SPECIAL TO WORLD TRIBUNE.COM
Thursday, February 5, 2004

Al Qaida has again warned of a major strike in the United States.

The Al Qaida warning was relayed via the Tajamu Reform Party of Yemen in a statement proposing terms of reconciliation with the government which has been under pressure to cooperate with the United States in the war on terrorism.

"A major strike, a big event will take place in America soon," the statement said.

In its statement, Al Qaida termed Sanaa as the second most cooperative partner in the U.S.-led war against the Islamic insurgency movement. The group said Pakistan was the chief ally of the United States.

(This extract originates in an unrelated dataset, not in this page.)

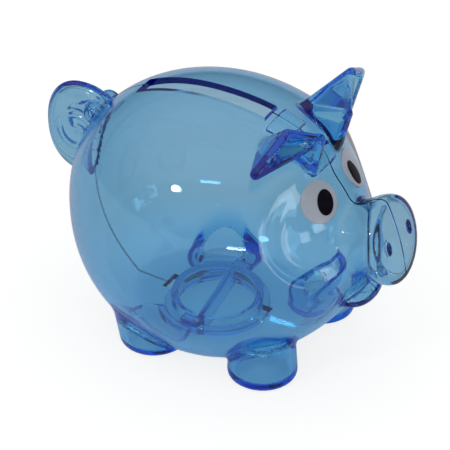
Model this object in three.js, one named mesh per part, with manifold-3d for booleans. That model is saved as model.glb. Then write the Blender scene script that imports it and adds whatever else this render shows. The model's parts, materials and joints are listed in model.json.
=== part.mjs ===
// A clear plastic piggy bank. Two half shells meet along the pig's middle plane, with a coin slot in the back
// and a round twist-off stopper in the flat belly. Nose towards -Y, tail towards +Y, up +Z, feet on Z = 0.
import * as THREE from "three";
import { ConvexGeometry } from "three/addons/geometries/ConvexGeometry.js";
import { mergeVertices } from "three/addons/utils/BufferGeometryUtils.js";
import Module from "manifold-3d";

// Driving dimensions, in millimetres.
const WALL = 2;
const GAP = 0.3; // between any two separate pieces
const FAR = 200; // a size larger than the whole bank, for cutting

// The body is an egg: semi-axes from its centre, and the power of its side profile.
const BODY = { y: 0.2, z: 38.3, side: 39.5, front: 49.3, back: 46.2, top: 39.7, bottom: 44.1, power: 2.2 };
const BELLY_Z = 3; // underside of the flat belly
const CHEST = 0.2; // how quickly the front gets shorter below the body's middle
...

On Jan. 24, Yemen acknowledged that it cooperated with the United States in the assassination of Abu Sinan Ali Al Harithi, the leading Al Qaida insurgent in Yemen, in December 2002, Middle East Newsline reported.

Yemeni Vice President Abbed Rabbo Mansour said Yemen turned to the CIA for help in tracking and killing Al Harithi, who was targeted by a Predator unmanned air vehicle armed with an anti-tank missile.

The Tajamu Reform Party has been regarded as an ally of Osama Bin Laden, whose family comes from Yemen.

"The branch of the organization in Yemen promised the state ø as a goodwill gesture ø that the initiative will be favoured by Sheik Osama Bin Laden or one of the senior leaders of the global Al Qaida organization, through a communique or statement in which the subject will be referred implicitly or explicitly," a statement released by the so-called Yemeni branch of Al Qaida and published in Al Sahwanet, the mouthpiece of the Islamic-oriented opposition party, said.

In its purported statement, Al Qaida offered to reconcile with Yemen.

Bin Laden was said to have offered a deal to end attacks against Western interests in Yemen in exchange for allowing insurgents freedom of movement. Yemen has been under heavy U.S. and Saudi pressure to cooperate in operations against Al Qaida.

Al Qaida, the statement said, wanted Yemen to allow Islamic insurgents to fight the United States and Israel in such countries as Afghanistan, Iraq and the Palestinian Authority. Yemen, however, was said to have rejected the proposal.

[In Kabul, the commander of U.S. forces in Afghanistan predicted that Bin Laden would be captured in 2004. "Their day has ended and this year will decisively sound the death knell of their movements in Afghanistan," Lt. Gen. David Barno said during a ceremony on Tuesday.]